Así llamaron al parque que han hecho delante de nuestra casa. Un parque muy moderno con fuentes, bancos con figuras de todo tipo y juegos infantiles. Como un buen parque que se precie, ve pasar por su piel todo tipo de colectivos, desde los niños a la hora de la merienda hasta los tipos más siniestros a horas intempestivas. Es curioso, y lógico al fin y al cabo, que, dependiendo de las horas y de la climatología del momento, el paisaje y el paisanaje sean totalmente distintos. Además de las horas de juego, mientras las madres y abuelas charlan y persiguen a los infantes con la merienda en la mano, en los días que el calor aprieta el griterío infantil se desplaza a la zona de las fuentes. Está también la hora de los jubilados que reposan sus paseos sobre todo cuando da el sol y, en los momentos de salida de la residencia cercana, el parque se puebla de sillas de ruedas. No podían faltar los obligados encuentros de los dueños de perros, cuando les llega la hora fatídica a los animalitos y sacan a pasear a sus dueños, que, de paso, hacen tertulia mientras sus mascotas olfatisquean, se arremolinan y... eso.
En medio de este ir y venir yo, será por debilidad profesional, detecto enseguida la presencia de las que suelen llamar tribus urbanas.
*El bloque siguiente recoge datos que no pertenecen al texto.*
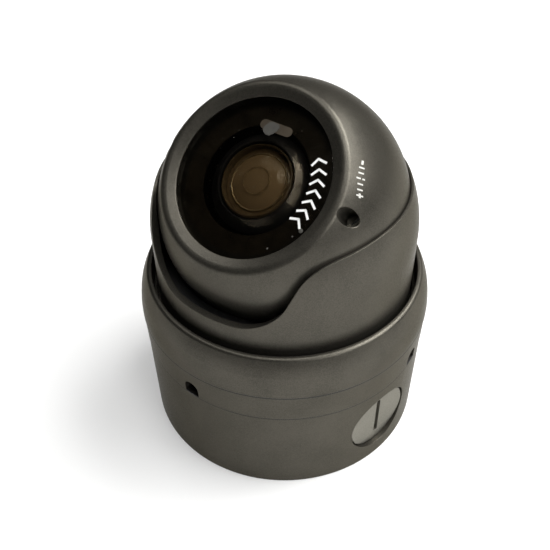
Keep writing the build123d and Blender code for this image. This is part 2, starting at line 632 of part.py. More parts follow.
# Screw columns and adjuster bosses, trimmed to the ball's own sphere
with BuildPart() as inner_posts:
    with BuildSketch(LENS.offset(BOSS_FOOT_D)):
        with BALL_SCREW_SPOTS:
            Circle(BALL_BOSS_R)
    extrude(amount=BALL_R)
    with BuildSketch(LENS.offset(PLATE_D + PLATE_T)):
        with PLATE_SCREW_SPOTS:
            Circle(BALL_BOSS_R)
    extrude(amount=BALL_R)
    with BuildSketch(LENS.offset(BUSH_D)):
        with ADJUSTER_SPOTS:
            Circle(ADJUSTER_BOSS_R)
    extrude(amount=BALL_R)
    with Locations(BALL_CENTRE):
        Sphere(BALL_BORE_R + BALL_WALL / 2, mode=Mode.INTERSECT)
    with BuildSketch(LENS.offset(BARREL_D - BARREL_DEPTH)):
        Circle(GLASS_R + GLASS_FIT)
    extrude(amount=BALL_R, mode=Mode.SUBTRACT)

with BuildPart() as ball_front_shell:
    with BuildSketch(LENS_SECTION):
        with BuildLine():
            Line((MOUTH_R, MOUTH_D), (CREASE_R, CREASE_D))
            ThreePointArc((CREASE_R, CREASE_D), (BALL_R, 0), (SPLIT_R, SPLIT_D))
            Line((SPLIT_R, SPLIT_D), (SPLIT_BORE_R, SPLIT_D))
            ThreePointArc((SPLIT_BORE_R, SPLIT_D), (BALL_BORE_R, 0), (BARREL_R, BARREL_JOIN_D))
            Polyline(
                (BARREL_R, BARREL_JOIN_D),
                (BARREL_R, BARREL_D),
                (GLASS_R + GLASS_FIT, BARREL_D),
                (GLASS_R + GLASS_FIT, GLASS_TOP_D),
                (MOUTH_R, GLASS_TOP_D),
                (MOUTH_R, MOUTH_D),
            )
        make_face()
    revolve(axis=LENS_AXIS)
    front_edges = ball_front_shell.edges().filter_by(GeomType.CIRCLE).sort_by(LENS_AXIS)
    fillet(front_edges[-1], CREASE_ROUND)
    add(inner_posts.part)
    with BuildSketch(LENS.offset(BOSS_FOOT_D)):
        with BALL_SCREW_SPOTS:
            Circle(BALL_SCREW_R + SCREW_FIT)
    extrude(amount=SCREW_TIP_D + BALL_SCREW_R - BOSS_FOOT_D, mode=Mode.SUBTRACT)
    with BuildSketch(LENS.offset(PLATE_D)):
        with PLATE_SCREW_SPOTS:
            Circle(BALL_SCREW_R + SCREW_FIT)
    extrude(amount=PLATE_PILOT_L, mode=Mode.SUBTRACT)
    with BuildSketch(LENS.offset(BUSH_D - BALL_WALL)):
        with ADJUSTER_SPOTS:
            Circle(ADJUSTER_HOLE_R)
    extrude(amount=BALL_R, mode=Mode.SUBTRACT)
    with BuildSketch(LENS.offset(SPLIT_D)):
        Circle(SEAL_R + SEAL_W / 2)
        Circle(SEAL_R - SEAL_W / 2, mode=Mode.SUBTRACT)
    extrude(amount=SEAL_W, mode=Mode.SUBTRACT)
save(ball_front_shell.part, "ball_front_shell")
save(ring(LENS, SPLIT_D, SEAL_R - SEAL_W / 2, SEAL_R + SEAL_W / 2, SEAL_W), "ball_seal")

# ---------------------------------------------------------------- ball, rear shell
SPIGOT_OUT_R = SPLIT_BORE_R - SPIGOT_FIT
SPIGOT_IN_R = SPIGOT_OUT_R - SPIGOT_WALL
REAR_SCREW_SEAT_D = -22.0

with BuildPart() as rear_posts:
    with BuildSketch(LENS.offset(SPLIT_D - SPIGOT_LEN)):
        Circle(SPIGOT_OUT_R)
        Circle(SPIGOT_IN_R, mode=Mode.SUBTRACT)
        with BALL_SCREW_SPOTS:
            Circle(REAR_BOSS_R, mode=Mode.SUBTRACT)
    extrude(amount=SPIGOT_LEN * 2)
    with BuildSketch(LENS.offset(-BALL_R)):
        with BALL_SCREW_SPOTS:
            Circle(REAR_BOSS_R)
    extrude(amount=BALL_R + BOSS_FOOT_D)
    with Locations(BALL_CENTRE):
        Sphere(BALL_R - BALL_WALL / 2, mode=Mode.INTERSECT)

with BuildPart() as ball_rear_shell:
    with Locations(BALL_CENTRE):
        Sphere(BALL_R)
        Sphere(BALL_BORE_R, mode=Mode.SUBTRACT)
    with BuildSketch(LENS.offset(SPLIT_D)):
        Circle(BALL_R * 2)
    extrude(amount=BALL_R * 2, mode=Mode.SUBTRACT)
    add(rear_posts.part)
    with BuildSketch(LENS.offset(-BALL_R)):
        with BALL_SCREW_SPOTS:
            Circle(BALL_SCREW_R + SCREW_FIT)
        Circle(BALL_CABLE_R)
    extrude(amount=BALL_R, mode=Mode.SUBTRACT)
    with BuildSketch(LENS.offset(REAR_SCREW_SEAT_D)):
        with BALL_SCREW_SPOTS:
            Circle(BALL_SCREW_HEAD_R + SCREW_FIT)
    extrude(amount=-BALL_R, mode=Mode.SUBTRACT)
save(ball_rear_shell.part, "ball_rear_shell")

with BuildPart() as ball_screws:
    with BuildSketch(LENS.offset(REAR_SCREW_SEAT_D)):
        with BALL_SCREW_SPOTS:
            Circle(BALL_SCREW_R)
    extrude(amount=SCREW_TIP_D - REAR_SCREW_SEAT_D)
    with BuildSketch(LENS.offset(REAR_SCREW_SEAT_D - BALL_SCREW_HEAD_T)):
        with BALL_SCREW_SPOTS:
            Circle(BALL_SCREW_HEAD_R)
    extrude(amount=BALL_SCREW_HEAD_T)
save(ball_screws.part, "ball_screws")

with BuildPart() as ball_cable_grommet:
    with BuildSketch(LENS.offset(-BALL_R)):
        Circle(BALL_CABLE_R)
        Circle(BALL_CABLE_R - CABLE_SLEEVE_T, mode=Mode.SUBTRACT)
    extrude(amount=CABLE_SLEEVE_L)
    with Locations(BALL_CENTRE):
        Sphere(BALL_R - CABLE_SLEEVE_SUNK, mode=Mode.INTERSECT)
save(ball_cable_grommet.part, "ball_cable_grommet")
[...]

No las diferencio por su indumentaria o estética, que algunos la tienen, sino por su procedencia y por un interés común que les une, aunque no coincidan a las mismas horas o en los mismos días. Se trata del comercio de lo que no se puede comerciar en los comercios legales y para celebrarlo el fumarse los primeros resultados de la compra. Tiempo atrás me solía encontrar, ironías de la suerte, con los grupitos de absentistas que figuraban de nuestros registros organizando sus escaramuzas. Algunos de ellos que me conocían me saludaban sin cortarse un pelo y, de paso, yo aprovechaba para ir conociendo al resto. Pasó esa generación y me fui encontrando con alumnos y exalumnos del CIP. Poco a poco se fueron formando las cuadrillas de sudamericanos con pinta de arrastrar los huevos al andar y de no dar un palo al agua, pero sí a la birra, mientras sus mamás les visten como pinceles. Ellas con sus habituales atuendos y ademanes hacían correr la totesterona hasta por las farolas. Ultimamente alguna pareja de los habituales ha aparecido con bebé.

Desde hace poco he detectado otros dos colectivos algo más siniestros que los arriba descritos. El primero se trata de tres parejitas como de veiteañeros aparentemente tranquilas que pasan un rato en el parque departiendo amablemente entre ellos. Da la casualidad de que a tres los conozco desde que estaban en el instituto dando guerra y haciendo negocios poco recomendables. Alguno de ellos luego ni siquiera aguantó en el CIP. Una de las chicas, que en el CIP iba muy bien, una vez que se lio con su actual novio ... Ahí donde se les ve, se están repartiendo el trabajo y el negocio. Los últimos que me han llamado la atención han sido unos mozalbetes rumanos que marmajean bajito en su idioma -como si les entendiéramos- y reparten de reojo miradas torvas a todo lo que se mueve alrededor como quien desconfía hasta de su propia sombra. Aparecen cada dos o tres días y los sábados por la tarde. A saber qué se traen entre manos, además del costo. En fin por si fuera poco todo lo descrito, aparecen de cuando en vez ruidosas bandadas de chiquillería que celebran vaya usted a saber qué sembrando el cesped de cajas y restos de pizzas, llenando las fuentes de botellas de plástico y dejando a su paso todo hecho un asco entre pintadas, papeleras arrancadas, farolas rotas y otros restos innombrables.
Así es el parque con el que convivo, como la vida misma de este pueblo. Entre las plantas y los árboles bien cuidados están empezando a germinar nuevos brotes de zarzas que ahora pueden ser imperceptibles, pero que se harán notar cuando ya sea muy difícil controlarlos. Y es que en este pueblo nuestro los problemas de fracasos, de desestructuraciones o de marginalidad están envueltos en la normalidad del día a día. Les separa de la mayoría un ligera pátina que no se percibe a primera vista pero que es impenetrable y muy difícil de romper. Por eso, cada día que paso por él no puedo evitar el escrutar a esas tribus y me siento más impotente que nunca, porque soy consciente de que ya me queda menos por hacer. Solo me resta, como he dicho en otras ocasiones, la función del notario, levantar acta de lo que veo e intuyo detrás, o la del profeta, advirtiendo de lo que puede venir encima, aunque sospeche que lo suyo va a ser predicar en el desierto.